Investigating the impact of European heat waves on the lower atmosphere

Motivated by heat wave’s impacts on human health and the economy, research on this type of extreme event generally focuses on near surface variables. In this study, we broaden the view by looking at the effects on the vertical structure of the atmospheric boundary layer. Previous research by Miralles et al. (2014) reports extreme boundary layer heights during the severe heat waves of 2003 and 2010 and suggests a correlation between mean potential temperature in the lower atmosphere and the boundary layer height. We investigate whether these findings are common to European heat waves in general with the aim of getting insights into their formation and persistence.

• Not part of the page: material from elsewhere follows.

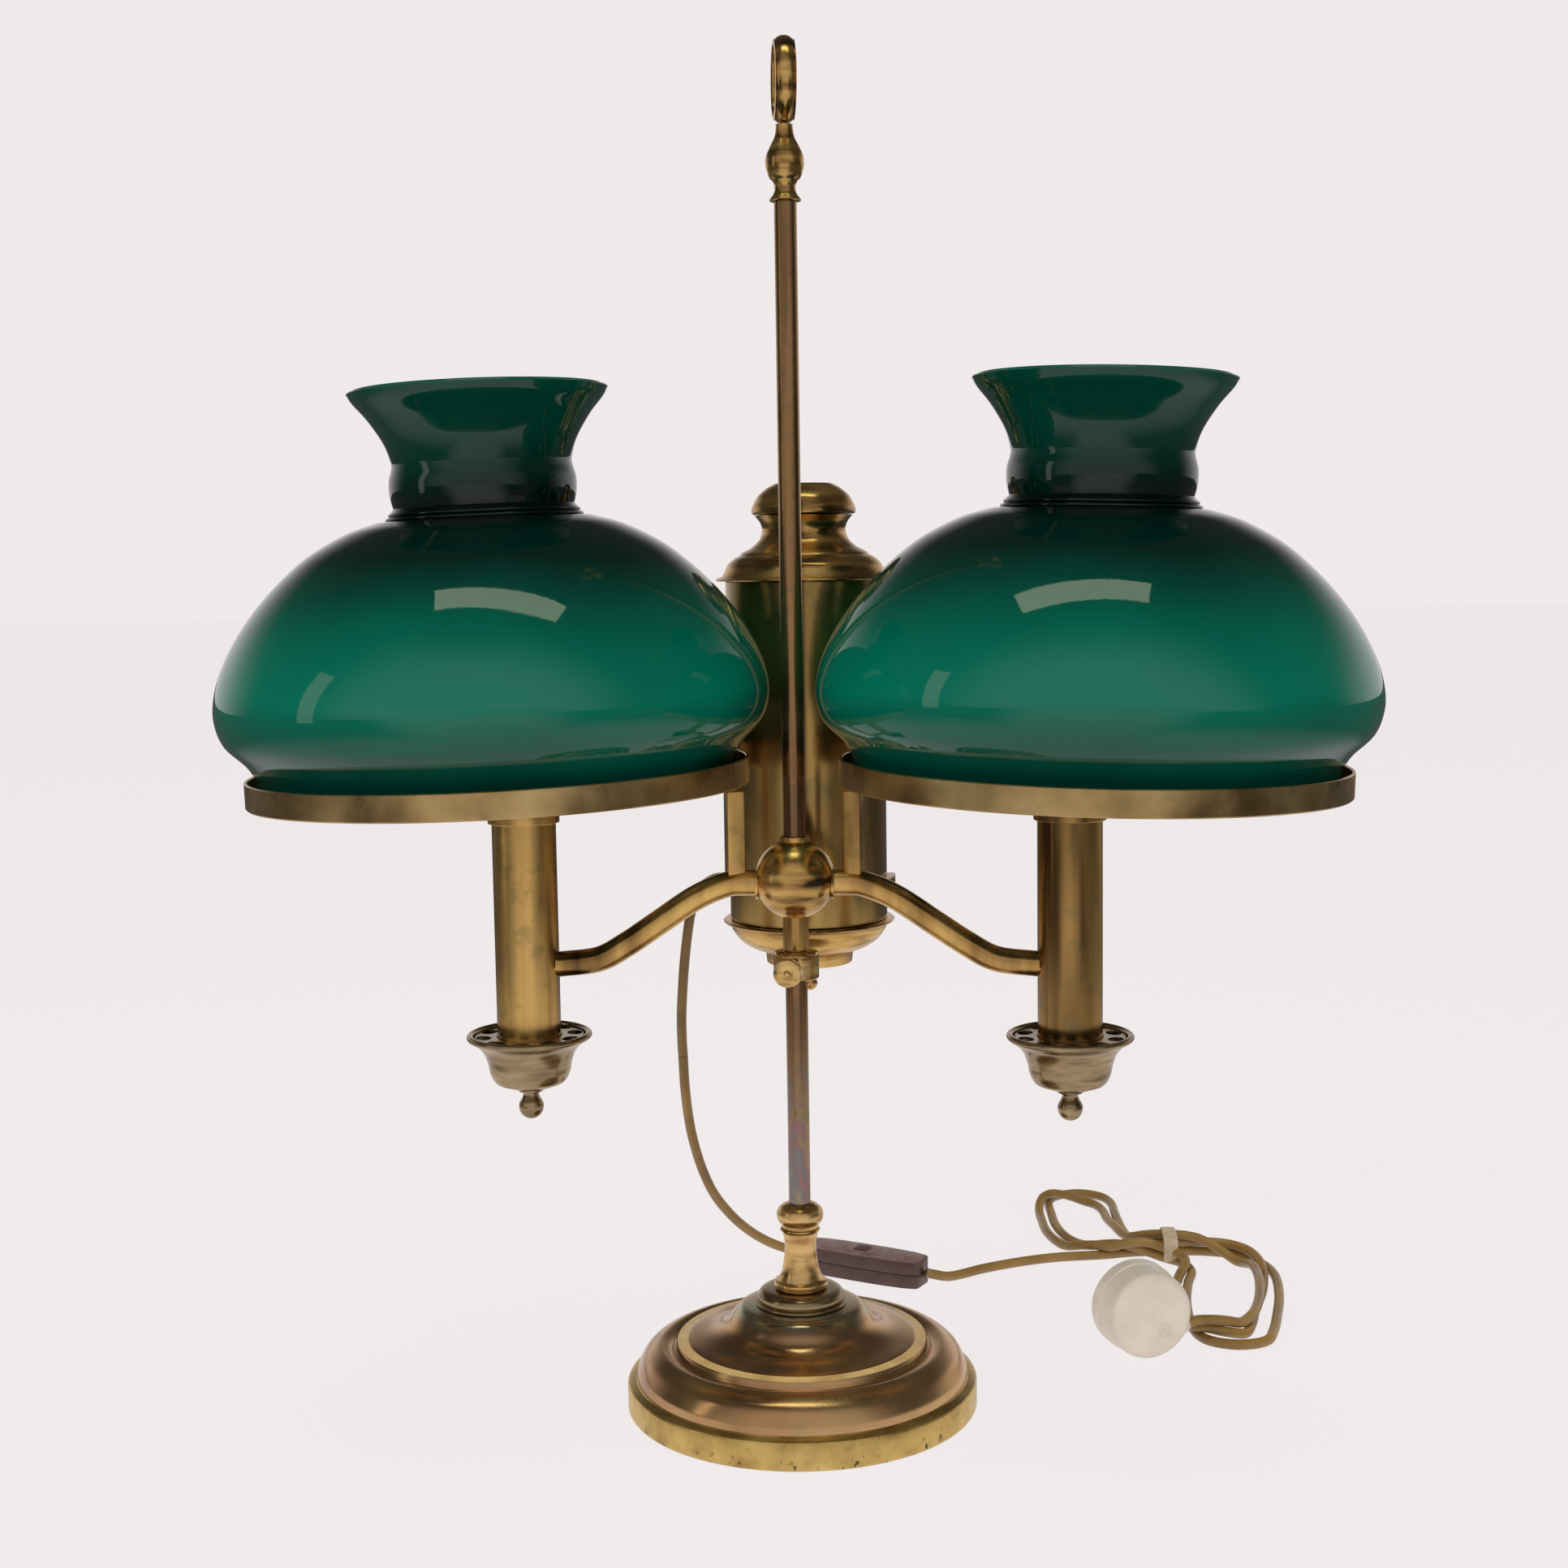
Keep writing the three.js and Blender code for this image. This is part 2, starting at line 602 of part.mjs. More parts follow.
function coverDome() {
  const bottom = 467.3 + GAP;
  const outer = [
    ...outline([[20.6, bottom], [28.8, bottom], [28.8, 471.8]]),
    ...outline([[25.4, 477.6], [21.2, 481.6], [16.2, 484.6]]),
  ];
  return turned([...outline([[0, 482.6], [15.4, 482.4], [23.2, 476.6], [26.6, 470.8]]), ...outer,
    new THREE.Vector2(0, 484.6)]);
}

part('tank_shell', tankShell(), agedBrass, tank);
part('tank_bottom', tankBottom(), agedBrass, tank);
part('tank_knob', tankKnob(), agedBrass, tank);
part('tank_saddle', tankSaddle(), agedBrass, tank);
part('cord_gland', cordGland(), brightBrass, tank);
part('tank_cover', tankCover(), agedBrass, tank);
part('cover_dome', coverDome(), agedBrass, tank);
part('terminal_block', box(24, 16, 12, 0, 0, 233), porcelain, tank);

// ---- Switch on the cord -------------------------------------------------------------

const SWITCH_X = 26;
const SWITCH_Y = 198.3;
const SWITCH_LENGTH = 80;
const SWITCH_WIDTH = 24;
const SWITCH_SPLIT_Z = 8.5;
const SWITCH_TOP_Z = 17;
const ROCKER_LENGTH = 15;
const ROCKER_WIDTH = 9;
const ROCKER_PIVOT_Z = 12;
const ROCKER_TILT = THREE.MathUtils.degToRad(8);
const cordSwitch = new THREE.Group();
cordSwitch.position.set(SWITCH_X, SWITCH_Y, 0);
cordSwitch.rotation.z = THREE.MathUtils.degToRad(-25.2);
lamp.add(cordSwitch);

// The plan of the housing: full width in the middle, a little narrower at the ends.
function switchPlan(length, width) {
  const half = length / 2;
  const side = width / 2;
  return new THREE.Shape(outline([
    [-half, -side + 4.4], [-half + 1.4, -side + 3], [-half * 0.5, -side], [half * 0.5, -side], [half - 1.4, -side + 3],
    [half, -side + 4.4], [half, side - 4.4], [half - 1.4, side - 3], [half * 0.5, side], [-half * 0.5, side],
    [-half + 1.4, side - 3], [-half, side - 4.4],
  ]));
}

function switchCover() {
  const bottomZ = SWITCH_SPLIT_Z + GAP;
  const block = slab(switchPlan(SWITCH_LENGTH, SWITCH_WIDTH), SWITCH_TOP_Z - bottomZ, bottomZ);
  const window = box(ROCKER_LENGTH + 1, ROCKER_WIDTH + 1, 20, 0, 0, SWITCH_TOP_Z);
  return cut(block, window);
}

function switchBase() {
  const block = slab(switchPlan(SWITCH_LENGTH, SWITCH_WIDTH), SWITCH_SPLIT_Z, 0);
  return cut(block, box(ROCKER_LENGTH + 4, ROCKER_WIDTH + 1, 8, 0, 0, SWITCH_SPLIT_Z));
}

// A rocker that stands proud, its top a shallow V. It turns about the cover's width, and rests pressed
// down on one side.
function switchRocker() {
  const half = ROCKER_LENGTH / 2 - 0.4;
  const shape = new THREE.Shape(outline([[-2.4, 10], [2.4, 10], [half, 14.6], [half - 0.4, 17.4], [0, 18.4],
    [-half + 0.4, 17.4], [-half, 14.6]]));
  const geometry = new THREE.ExtrudeGeometry(shape, { depth: ROCKER_WIDTH - 0.4, bevelEnabled: false });
  geometry.translate(0, 0, -(ROCKER_WIDTH - 0.4) / 2);
  geometry.rotateX(Math.PI / 2);
  geometry.translate(0, 0, -ROCKER_PIVOT_Z);
  geometry.rotateY(ROCKER_TILT);
  geometry.translate(0, 0, ROCKER_PIVOT_Z);
  return geometry;
}

part('switch_base', switchBase(), brownPlastic, cordSwitch);
part('switch_cover', switchCover(), brownPlastic, cordSwitch);
part('switch_rocker', switchRocker(), brownPlastic, cordSwitch);

// ---- Cord ---------------------------------------------------------------------------

const CORD_SIDES = 8;

// From the gland, over a short bend, and down behind the left arm.
const CORD_TOP_ROUTE = [
  [-45.3, 131.2, 259.6], [-49, 132.8, 259.9], [-56.2, 136.2, 258.6], [-63.4, 139.2, 254], [-68.4, 140.8, 246.5],
  [-71.8, 141.6, 235.6], [-74.8, 143, 217], [-77, 145.2, 198], [-78.8, 148, 176], [-79.2, 151, 159], [-79, 152.4, 150.2],
];
// On down in a wide curve to the floor behind the base, and into the switch.
const CORD_DROP_ROUTE = [
  [-79, 152.5, 149.8], [-78.6, 155, 131], [-77.4, 159.4, 112], [-75.4, 163.8, 96], [-71.4, 170.4, 77],
  [-65.4, 178.8, 58.6], [-57.4, 188, 43.6], [-48.4, 197.6, 31], [-39, 206.2, 21.4], [-29.8, 212.4, 14.8],
  [-20.8, 216.4, 10.6], [-11.8, 215.9, 8.7],
];
// Out of the switch and along the floor to the bundle.
const CORD_LEAD_ROUTE = [
  [63.9, 180.6, 8.6], [70, 181.8, 7], [77, 186.6, 4.4], [86, 195.6, 3], [96.6, 204.4, 3], [108.5, 212, 3],
  [121, 219, 3], [134, 225, 3], [146, 229.2, 3], [153.6, 231, 3],
];

part('cord_top', bar(pathThrough(CORD_TOP_ROUTE), CORD_R, CORD_SIDES, 14), cordSheath);
part('cord_drop', bar(pathThrough(CORD_DROP_ROUTE), CORD_R, CORD_SIDES, 20), cordSheath);
part('cord_lead', bar(pathThrough(CORD_LEAD_ROUTE), CORD_R, CORD_SIDES, 12), cordSheath);

const BUNDLE_OUTLINE = [
  [162, 226], [184, 219], [208, 222], [224, 222], [213, 186], [209, 146], [210, 116], [221, 94], [221, 80],
  [231, 68], [246, 74], [261, 100], [275, 145], [279, 190], [290, 230], [282, 250], [254, 256], [224, 249],
  [208, 249], [202, 297], [186, 345], [165, 373], [145, 380], [136, 338], [139, 288], [150, 249],
];
const BUNDLE_HEIGHT = 16;
const BUNDLE_BOTTOM_Z = 1.6;

part('cord_bundle', slab(new THREE.Shape(outline(BUNDLE_OUTLINE)), BUNDLE_HEIGHT, BUNDLE_BOTTOM_Z), cordSheath);

const TIE_X = 216;
const TIE_Y = 236;

// A strap round the waist of the bundle.
function cordTie() {
  const thickness = 1;
  const insideWidth = 28;
  const insideHeight = BUNDLE_HEIGHT + 0.6;
  const centreZ = BUNDLE_BOTTOM_Z + BUNDLE_HEIGHT / 2;
  const outside = box(9, insideWidth + 2 * thickness, insideHeight + 2 * thickness, TIE_X, TIE_Y, centreZ);
  return cut(outside, box(12, insideWidth, insideHeight, TIE_X, TIE_Y, centreZ));
}

part('cord_tie', cordTie(), tieBand);

// ---- Plug ---------------------------------------------------------------------------

const PLUG_R = 25.4;
const PLUG_THICKNESS = 26;
const plug = new THREE.Group();
plug.position.set(185, 71.9, PLUG_R + 0.1);
plug.rotation.z = THREE.MathUtils.degToRad(20);
lamp.add(plug);

// The plug stands on its edge with its round face to the front and its pins to the rear.
function plugBody() {
  const half = PLUG_THICKNESS / 2;
  const geometry = turned([
    new THREE.Vector2(0, -half), ...arc(PLUG_R - 4, -half + 4, 4, -80, 0, 2),
    ...outline([[PLUG_R, half], [0, half]]),
  ]);
  geometry.rotateX(-Math.PI / 2);
  return geometry;
}

const PIN_BACK_Y = PLUG_THICKNESS / 2 + GAP;
const PINS = [
  ['plug_pin_earth', 0, 10, 4, 8, 22], ['plug_pin_live', 11, -10, 6.4, 4, 17.7], ['plug_pin_neutral', -11, -10, 6.4, 4, 17.7],
];

part('plug_body', plugBody(), whitePlastic, plug);
for (const [name, x, z, width, height, length] of PINS) {
  part(name, box(width, length, height, x, PIN_BACK_Y + length / 2, z), brightBrass, plug);
}

export default lamp;
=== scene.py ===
"""The looks of a two-arm brass student lamp with green glass shades.

Lengths are in millimetres, as in the part, unless a name or comment says otherwise. They become
metres where a mesh is made. Each visible piece is a fine mesh at the place of the plain CAD node
that it replaces, and rides on that node's body.
"""
import json
import math

import bmesh
import bpy
import numpy as np
from mathutils import Matrix, Vector


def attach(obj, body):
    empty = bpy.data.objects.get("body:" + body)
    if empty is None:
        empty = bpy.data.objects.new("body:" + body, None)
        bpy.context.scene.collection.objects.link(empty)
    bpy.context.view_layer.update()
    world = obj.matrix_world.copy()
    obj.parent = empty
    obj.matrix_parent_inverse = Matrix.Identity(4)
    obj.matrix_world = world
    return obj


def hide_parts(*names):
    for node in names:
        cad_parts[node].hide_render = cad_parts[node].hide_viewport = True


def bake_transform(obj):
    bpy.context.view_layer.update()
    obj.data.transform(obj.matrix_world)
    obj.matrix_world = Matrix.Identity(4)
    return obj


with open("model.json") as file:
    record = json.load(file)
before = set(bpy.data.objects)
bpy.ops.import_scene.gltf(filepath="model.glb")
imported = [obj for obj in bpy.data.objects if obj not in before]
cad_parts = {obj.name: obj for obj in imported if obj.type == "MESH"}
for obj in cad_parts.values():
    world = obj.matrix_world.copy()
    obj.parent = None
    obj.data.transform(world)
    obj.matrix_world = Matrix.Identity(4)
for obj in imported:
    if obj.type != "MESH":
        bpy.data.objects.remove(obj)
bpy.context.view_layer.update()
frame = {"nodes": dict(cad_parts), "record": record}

MM = 0.001
SIDES = (("left", -1), ("right", 1))
ROUND = 128  # facets round a wide turned piece
SLIM = 64  # facets round a slim one
SHARP_ANGLE = math.radians(34)
SHEET = 1.2  # thickness of the spun brass
UP = Vector((0, 0, 1))
ON_AXIS = 0.01  # a point with a smaller radius lies on the axis
NEARLY_STRAIGHT = math.radians(20)

# ---- Where the lamp's parts stand, in millimetres ----

BURNER_X = 141
RING_X = 152.4
TANK_Y = 110
ROD_R = 5.7
ROD_TOP_Z = 620.6
HUB_Z = 279
HUB_R = 20.9
CORD_R = 2.9

body_of_node = {
    node: body for body, nodes in frame["record"]["behaviour"]["bodies"].items() for node in nodes
}

# ---- Camera ----

CAMERA_DISTANCE = 1112
CAMERA_HEIGHT = 446
CAMERA_AZIMUTH = math.radians(4)
CAMERA_PITCH = math.radians(-6.05)
CAMERA_ROLL = math.radians(0.86)
CAMERA_YAW = math.radians(0.257)
CAMERA_LENS = 49.94


def make_camera():
    data = bpy.data.cameras.new("camera")
    data.lens = CAMERA_LENS
    data.sensor_width = 36
    data.clip_end = 20
    camera = bpy.data.objects.new("camera", data)
    bpy.context.scene.collection.objects.link(camera)
    place = Vector((math.sin(CAMERA_AZIMUTH), -math.cos(CAMERA_AZIMUTH), 0)) * CAMERA_DISTANCE
    place.z = CAMERA_HEIGHT
    turn = Matrix.Rotation(CAMERA_AZIMUTH + CAMERA_YAW, 4, "Z")
    tilt = Matrix.Rotation(math.radians(90) + CAMERA_PITCH, 4, "X")
    roll = Matrix.Rotation(-CAMERA_ROLL, 4, "Z")
    camera.matrix_world = Matrix.Translation(place * MM) @ turn @ tilt @ roll
    bpy.context.scene.camera = camera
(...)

To get a comprehensive analysis, we compare summer time vertical profiles taken from reanalysis, namely CERRA and COSMO-REA6, as well as German radio sonde observations between 2014 and 2018. We follow the method of Szemkus et al. (in press) to extract extremal spatial patterns of two meter temperature from the reanalyses. This information is used to define heat waves. Furthermore, the atmospheric boundary layer heights in all three data sources are estimated either by the well established Bulk-Richardson-Number based method or a self-developed machine learning approach. We then compare empirical distributions of boundary layer heights during heat waves and normal conditions on a domain wide scale and grid point wise to account for regional differences. Additionally, we also extract extremal spatial patterns from the height data using the aforementioned method to compare them to the patterns found for temperature. The results of our work could possibly be used to improve the discriminability of different severity levels of heat waves or to formulate a heat wave measure that is not based solely on surface variables.